-------- Dataset section --------

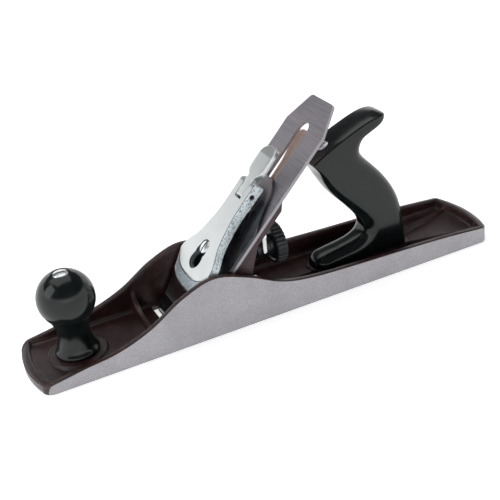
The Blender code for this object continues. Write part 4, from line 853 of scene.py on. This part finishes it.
def cap_grid(sizes):
    """The lever cap as a ring of sections about the keyhole.

    Each section starts at the keyhole's ledge, crosses the top to the outline, rolls over the
    edge, goes down the wall and returns underneath, so that the ring closes both ways. It gives
    the grid and the column where the top ends.
    """
    outline = cap_outline()
    tangent = np.roll(outline, -1, axis=0) - np.roll(outline, 1, axis=0)
    tangent /= np.linalg.norm(tangent, axis=1)[:, None]
    inward = tangent[:, ::-1] * (1, -1)
    inward *= np.sign(np.sum(inward * ((KEY_CENTRE, 0) - outline), axis=1))[:, None]
    edge = 0.3 * MM
    border = outline + inward * edge
    angle = np.arctan2(border[:, 1], border[:, 0] - KEY_CENTRE)

    def ring(wide, narrow):
        radius = keyhole_radius(angle, wide * MM, narrow * MM)
        return np.stack([KEY_CENTRE + radius * np.cos(angle), radius * np.sin(angle)], axis=1)

    def row(plan, height):
        return grid_of(plan[..., 0], plan[..., 1], height)

    hole, ledge, lip = ring(6.8, 5.4), ring(5.4, 3.7), ring(7.0, 5.6)
    walk = np.linspace(0, 1, 600)
    trial = between(lip, border, walk[None, :, None])
    before = trial[..., 0] < front_line(trial[..., 1])
    crease = np.where(before.any(axis=1), walk[np.argmax(before, axis=1)], 1.0)[:, None]
    flat_part = crease * np.linspace(0, 1, 46)[None, :]
    nose_part = crease + (1 - crease) * np.linspace(0, 1, 84)[None, 1:]
    top = between(lip, border, np.concatenate([flat_part, nose_part], axis=1)[..., None])
    height = cap_height(top[..., 0], top[..., 1], sizes)
    rim = height[:, -1:]
    turn = quarter(ARC_STEPS + 1)[None, 1:]
    low = np.interp(outline[:, 0], *UNDERSIDE.T)[:, None]
    drop = np.minimum(edge, (rim - low) * 0.45)
    rolled = border[:, None] - inward[:, None] * (edge * np.sin(turn))[..., None]
    down = np.linspace(0, 1, 9)[None, 1:]
    back = np.linspace(1, 0, 44)[None, 1:-1]
    beneath = between(ledge, outline, back[..., None])
    width = np.linalg.norm(outline - ledge, axis=1)
    facing = np.sum((ledge - outline) * inward, axis=1) / width
    wall = width[:, None] * (1 - back) * facing[:, None]
    s = beneath[..., 0]
    hollow = rise(wall, 2.3 * MM, 2.9 * MM) * rise(s, 43 * MM, 44.5 * MM)
    hollow = hollow * (1 - rise(s, 99 * MM, 100.5 * MM))
    lower = np.interp(s, *UNDERSIDE.T)
    keyhole = zip((ledge, ledge, hole, hole), (10.8, 12.3, 12.3, 13.6))
    rows = [row(plan[:, None], level * MM) for plan, level in keyhole]
    rows += [row(top, height), row(rolled, rim - drop * (1 - np.cos(turn)))]
    rows += [row(outline[:, None], rim - drop + (low - rim + drop) * down)]
    rows += [row(beneath, lower + (10.8 * MM - lower) * hollow)]
    return np.concatenate(rows, axis=1), 4 + top.shape[1]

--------

### Aim of the task
Starting at the top of the data above, repeat every line exactly until the line containing "return grid_of(plan[..., 0], plan[..., 1], height)" has been given, then stop.

### Problem solution
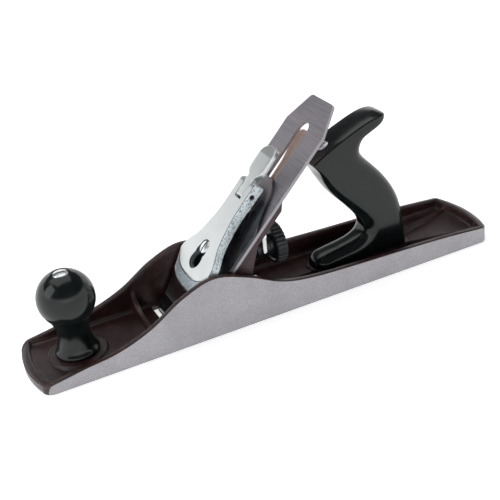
The Blender code for this object continues. Write part 4, from line 853 of scene.py on. This part finishes it.
def cap_grid(sizes):
    """The lever cap as a ring of sections about the keyhole.

    Each section starts at the keyhole's ledge, crosses the top to the outline, rolls over the
    edge, goes down the wall and returns underneath, so that the ring closes both ways. It gives
    the grid and the column where the top ends.
    """
    outline = cap_outline()
    tangent = np.roll(outline, -1, axis=0) - np.roll(outline, 1, axis=0)
    tangent /= np.linalg.norm(tangent, axis=1)[:, None]
    inward = tangent[:, ::-1] * (1, -1)
    inward *= np.sign(np.sum(inward * ((KEY_CENTRE, 0) - outline), axis=1))[:, None]
    edge = 0.3 * MM
    border = outline + inward * edge
    angle = np.arctan2(border[:, 1], border[:, 0] - KEY_CENTRE)

    def ring(wide, narrow):
        radius = keyhole_radius(angle, wide * MM, narrow * MM)
        return np.stack([KEY_CENTRE + radius * np.cos(angle), radius * np.sin(angle)], axis=1)

    def row(plan, height):
        return grid_of(plan[..., 0], plan[..., 1], height)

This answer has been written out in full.